Debates between Rosena Allin-Khan and Rosie Duffield during the 2017-2019 Parliament

NHS Winter Crisis

Debate between Rosena Allin-Khan and Rosie Duffield
Wednesday 10th January 2018

(6 years, 10 months ago)

Commons Chamber
Read Full debate Read Hansard Text Read Debate Ministerial Extracts
Rosena Allin-Khan Portrait Dr Rosena Allin-Khan (Tooting) (Lab)
- Hansard - -

It is interesting to follow the hon. Member for Sleaford and North Hykeham (Dr Johnson). I have to say respectfully that I wholeheartedly disagree with her. She speaks of some kind of NHS utopia, but that is not the reality that I have seen on our A&E frontline. I am an A&E specialist and I have worked in our NHS for the past 12 years.

When we look around an A&E department, everything is on display in high definition: people’s pain, fears, courage and hopes; the unfailing dedication, expertise and strength of the staff who work there; and yes, the state of the NHS, which is in turmoil. It is in crisis, which is turning into disaster. From hospitals across the country, we have heard that the problem is not a surface or temporary issue.

The symptoms of the NHS crisis are all connected and multiply into new problems. That is not seen in statistics alone, but it is seen in A&E departments, which are completely overcrowded. People feel forced to come to A&E who should not be there: people who could not get a GP appointment or who had to wait too long for a hip replacement and are now in severe pain. Taken together with the emergency cases—from heart attacks and strokes to road traffic accidents—it is simply too much for the resources that we have.

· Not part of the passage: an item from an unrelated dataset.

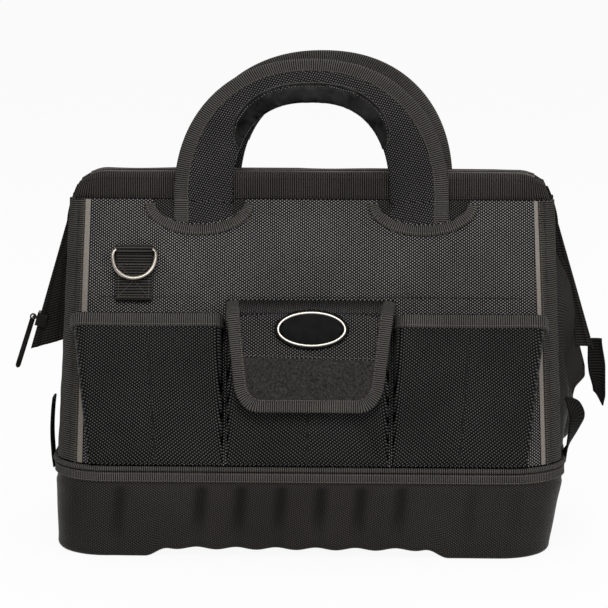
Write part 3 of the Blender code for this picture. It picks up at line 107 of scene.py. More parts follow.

The reality is stark. Cubicles are full because there is no space to move patients on to wards. The wards are full because our social care system is woefully inadequate and broken. When all beds are full, we see ambulances queuing up outside hospitals. They are full of patients who cannot get hospital care. What do we say to a mother or a father who is in an ambulance with their child, scared and anxious, and has to wait outside the hospital for another hour?

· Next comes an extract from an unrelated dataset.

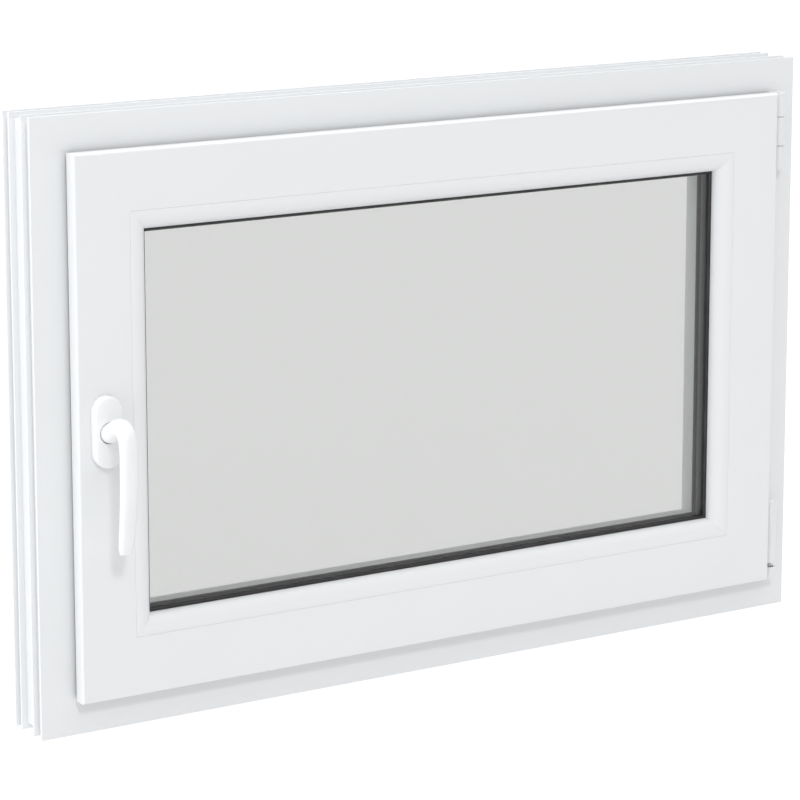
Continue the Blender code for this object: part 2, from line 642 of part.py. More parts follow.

Doctors are too stretched to do the job we are trained to do. We are the recipients of first-class education and training in the UK and we cannot deliver the very thing that we know to be right: to treat the cause, not just the symptoms. There is little time for prevention.

On new year’s eve, when I worked in A&E, we had a teenage girl who fainted. We treated her and spent time talking to her, but we pride ourselves on being able to find root causes: is there an underlying eating disorder or is she being bullied at home or at school? To have those conversations, we need to build trust, which takes time. If we do not do that, the patient is more likely to return, sometimes in pain because their operation has been cancelled. A teenager who faints at school might need to be part of child and adolescent mental health services. That all places a burden on our already stretched NHS. It will not change until this Government decide to live up to their most sacred duty: the protection of the health and security of us all. The NHS is underfunded and overwhelmed.

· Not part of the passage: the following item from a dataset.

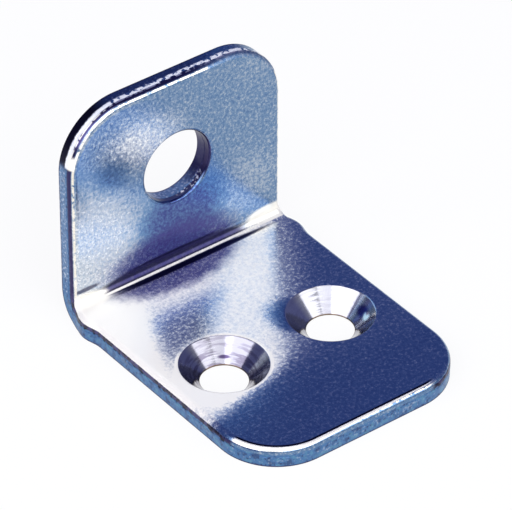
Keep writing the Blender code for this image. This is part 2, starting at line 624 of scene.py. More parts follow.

Rosie Duffield Portrait Rosie Duffield (Canterbury) (Lab)
- Hansard - - - Excerpts

Does my hon. Friend agree that desperate patients should never have to resort to smuggling out secretly filmed footage of trolley-lined corridors with people sitting on the floors, such as the footage I have received from my constituents visiting and working at William Harvey Hospital in Ashford?

Rosena Allin-Khan Portrait Dr Allin-Khan
- Hansard - -

I agree that it is deplorable that patients should feel that they have to do that. The historic underfunding of the NHS is not an economic necessity; it is a political choice made by this Government, which is why they will not change their direction to protect us.

So, what must we do? We must change the Government. Until we do, the NHS will continue to crumble around its heroic staff, who will carry on giving their all; I am honoured to stand alongside them. We see their work not in the headlines, but in the most harrowing, important and joyful moments of people’s lives. As NHS practitioners, we cannot always change the outcome; but with time and resources, we can change the journey. It is time that we saw a change in our A&Es, our hospitals and our Department of Health.